No Change for Survivors and the Disabled. Retains current survivor and disability benefits as under the current system, without change.
Increased Minimum Benefits for Low-Income Individuals. Provides that all individuals choosing personal accounts receive annuity payments of at least 150 percent of the poverty level. Increases to at least 120 percent of the poverty level the benefits for low-income individuals who choose to remain in the current system and meet certain working requirements.
Social Security Personal Savings Account Board. Creates a Board to administer the Savings Fund into which contributions to the personal accounts are deposited. Makes the Board responsible for paying administrative expenses and regulating investment options offered by nongovernment firms. Provides that the Board consist of five members – required to have substantial experience, training, and expertise in the management of financial investments and pension benefit plans – appointed by the President, two of whom are appointed after consideration of the recommendations by the House and Senate. Establishes 4-year terms for Board members.
Three-Tier Structure. Structures individual accounts in three tiers, with investment options similar to the Thrift Savings Plan [TSP].
- Tier One. Originally, the Board would invest the contributions in regulated, low-risk instruments until the personal account reached a low threshold.
- Tier Two. Once this threshold is reached, individuals are automatically enrolled into a “life cycle” fund that adjusts for risk and automatically invests the portfolio in a blend of equities and bonds appropriate for the individual’s age. An individual could remain in the “life cycle” fund or choose from five different options that are the same as offered under the TSP: 1) a Government Securities Investment Account; 2) a Fixed Income Investment Account; 3) a Common Stock Investment Account; 4) a Small Capitalization Stock Index Investment Account; and 5) an International Stock Index Investment Account.
- Tier Three.
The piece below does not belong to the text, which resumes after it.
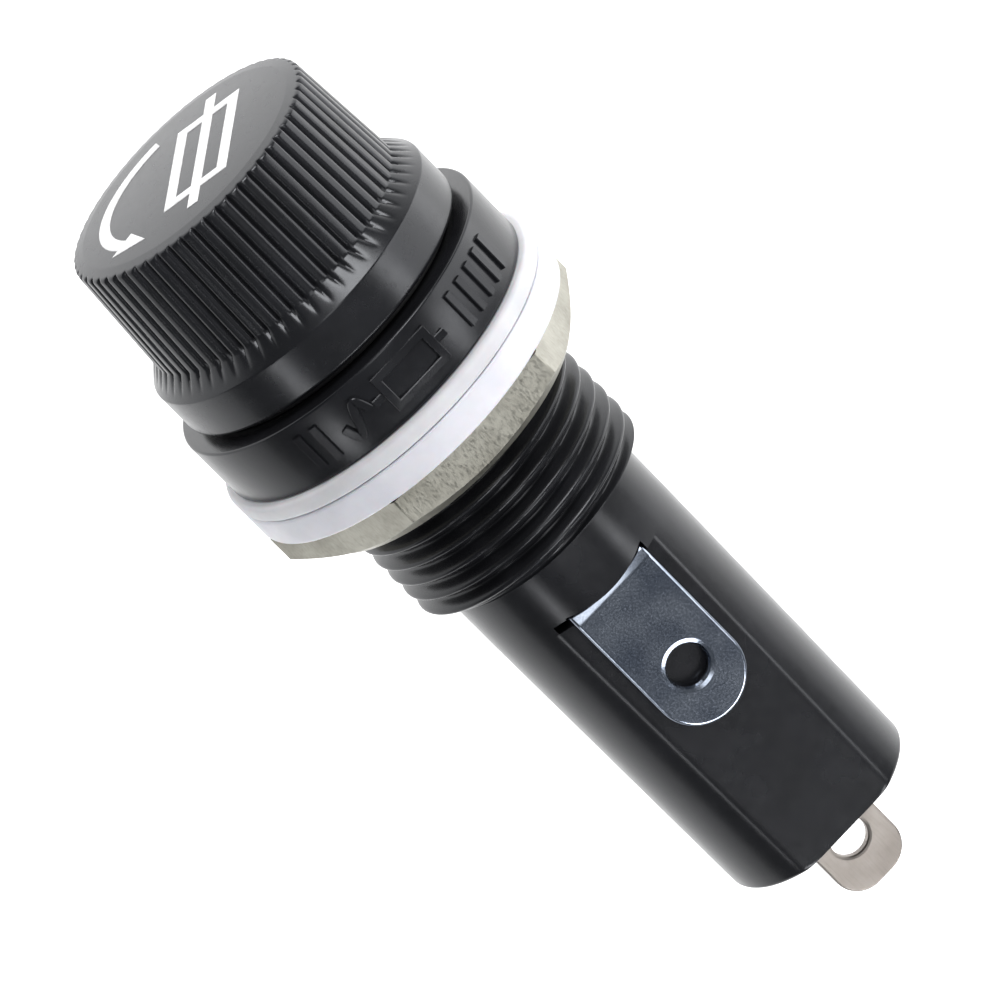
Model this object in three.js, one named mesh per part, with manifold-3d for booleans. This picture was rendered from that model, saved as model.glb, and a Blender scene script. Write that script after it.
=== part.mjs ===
// Panel-mount cartridge fuse holder with a screw cap, for a 6.35 x 31.8 mm glass fuse.
// Millimetres. The long axis is Y: the cap is at -Y, the end terminal at +Y, and the side
// terminal faces +Z. The origin is the centre of the flange's back face, where the panel sits.

import * as THREE from "three";
import { mergeVertices } from "three/addons/utils/BufferGeometryUtils.js";
import Module from "manifold-3d";

// ---- Driving dimensions -------------------------------------------------------------------

const SEGMENTS = 32; // facets round a full turn
const STEP_GAP = 0.02; // gap left between faces that rest on each other
const SIDE_GAP = 0.05; // radial gap of a pressed or sliding fit

// Fuse cartridge
const FUSE_RADIUS = 3.175;
const FUSE_LENGTH = 31.8;
const FUSE_FRONT = -4.3;
const FUSE_CAP_LENGTH = 6.35;
const FUSE_CAP_WALL = 0.28;
const GLASS_WALL = 0.6;
const ELEMENT_RADIUS = 0.2;
const SOLDER_LENGTH = 1.0;

// Body moulding
const FLANGE_RADIUS = 8.5;
const FLANGE_THICKNESS = 3.2;
const THREAD_RADIUS = 6.35;
const THREAD_PITCH = 1.0;
const THREAD_LENGTH = 10.5;
const BARREL_RADIUS = 5.24;
const BARREL_TAPER = 0.14;
const BARREL_END = 30.62;
const BARREL_EDGE = 0.25;
const FLAT_HEIGHT = 4.3;
const MOULDED_EDGE = 0.2; // small rounding or chamfer on moulded rims
const SLOT_FRONT = 13.2;
const SLOT_LEAN = 0.66; // the slot's front wall leans back by this much for each unit outwards
const SLOT_MOUTH = 13.3; // where that wall is level with the tab's edges
const SLOT_NOTCH_X = 3.05;
const SLOT_NOTCH_FRONT = 13.4;
const SLOT_LEAD = 0.2; // chamfer that clears the inside of the strip's bend

// Clamping parts behind the flange
const WASHER_RADIUS = 8.9;
const WASHER_BORE = 6.5;
const GASKET_THICKNESS = 0.9;
const SPACER_THICKNESS = 1.44;
const NUT_ACROSS_FLATS = 15.5;
const NUT_THICKNESS = 2.27;
const NUT_FACE_RADIUS = 7.4;
const NUT_CHAMFER = 0.33;
const NUT_CORNER_CHAMFER = 1.0;
const NUT_TURN = THREE.MathUtils.degToRad(-1.5);

// Sheet-metal terminals
const SHEET = 0.5;
const SIDE_TAB_WIDTH = 4.6;
const SIDE_TAB_TOP = 4.87;
const SIDE_TAB_END = 22.15;
const SIDE_HOLE_RADIUS = 1.0;
const SIDE_HOLE_FROM_END = 3.05;
const SIDE_BEND_RADIUS = 0.35;
const END_TAB_WIDTH = 3.75;
const END_TAB_THICKNESS = 0.56;
const END_TAB_END = 35.55;
const END_TAB_CORNER = 1.45;
const END_HOLE_RADIUS = 0.95;
const END_HOLE_Y = 32.85;
const EAR_LENGTH = 0.4;
const EAR_REACH = 2.1;
const CUP_LENGTH = 4.5;
const CUP_WALL = 0.28;
const CUP_SLIT_LENGTH = 3.0;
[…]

Once an account accumulated over $25,000 in inflation adjusted dollars, an individual could choose an option provided by a nongovernment firm certified by the Board. The Board certifies only those firms meeting a set of standards. These nongovernment funds also are subject to regulation by the Board to ensure their safety and soundness.
Purchase of Annuity. Provides that, when an individual either reaches the normal retirement age or decides to retire early, the individual will purchase an annuity to provide monthly payments equivalent to at least 150 percent of poverty. An individual may purchase a larger annuity if they choose. As described above, if the individual’s personal account is inadequate to purchase an annuity that would provide a monthly payment as large as would be received under the traditional system, the government will make up the difference. If an individual has excess money in their account, they may receive it in a lump sum payment and use it as they choose.
Early Retirement for Personal Account Participants. Allows an individual to retire and begin receiving an annuity at any time that their personal account has accumulated enough funds to purchase an annuity equivalent to at least 150 percent of poverty.
Annuity Purchase and Regulation. Establishes within the Office of the Board, an Annuity Issuance Authority [AIA], which will provide annuity options to be purchased by retiring individuals.
Provision for Early Death. Provides that, if an individual dies before their full annuity has been paid, the amount of funds left over in their annuity or personal account will be made available to their designated beneficiaries or estate.
No Taxation of Personal Account Benefits. No tax will be paid on the receipt of Social Security benefits generated from personal account payments either as a part of an individual’s Federal income tax or estate tax.
Progressive Price Indexing. Excluding those now over 55, employs, starting in 2016, a mix of wage indexing and “progressive price indexing” for calculating initial Social Security benefits under the traditional system, with adjustments for income levels as follows:
- Low-Income. Individuals who make less than a certain threshold level (approximately $25,000 per year in 2016) will continue to receive initial benefits based on wage indexing. Threshold will be indexed for inflation.
- Middle-Income. Individuals who make between the minimum threshold and the maximum taxable amount (approximately $25,000 and $113,000 in 2016) will have initial benefits adjusted upward by a combination of wage and price indexing that becomes more oriented toward price indexing as they move up the income scale. For example, an individual whose income is half way between $25,000 and $113,000 (in 2016 dollars) will have his initial benefit adjusted upward approximately 50 percent by wage indexing and 50 percent by price indexing. These amounts will also be adjusted for inflation.
- Upper-Income. Individuals who make more than the taxable maximum amount (approximately $113,000 in 2016) will have initial benefits adjusted upward by price indexing, also adjusted for inflation.
- No Effect on COLAs. The proposal does not affect the cost-of-living adjustment [COLA] that Social Security beneficiaries receive each year once they have already begun receiving benefits. Further, it does not affect any individuals over 55, as it is not applied to Social Security beneficiaries until 2016.
Acceleration of Ongoing Retirement Age Increase. Advances by 1 year the current retirement age adjustment, which, under current law, gradually rises to 67 years of age for those who reach that age in 2027.
Modernizes the Retirement Age. After the normal retirement age of 67 is reached in 2026, indexes further adjustments in the retirement age in accordance with the Social Security Administration’s projected life expectancy, which is expected to gradually increase the normal retirement age by 1 month every 2 years. At this rate, the normal retirement age would remain below 70 years until 2098. Does not affect the ability of an individual to retire early if he or she elects to retire early and has accumulated enough wealth to retire early.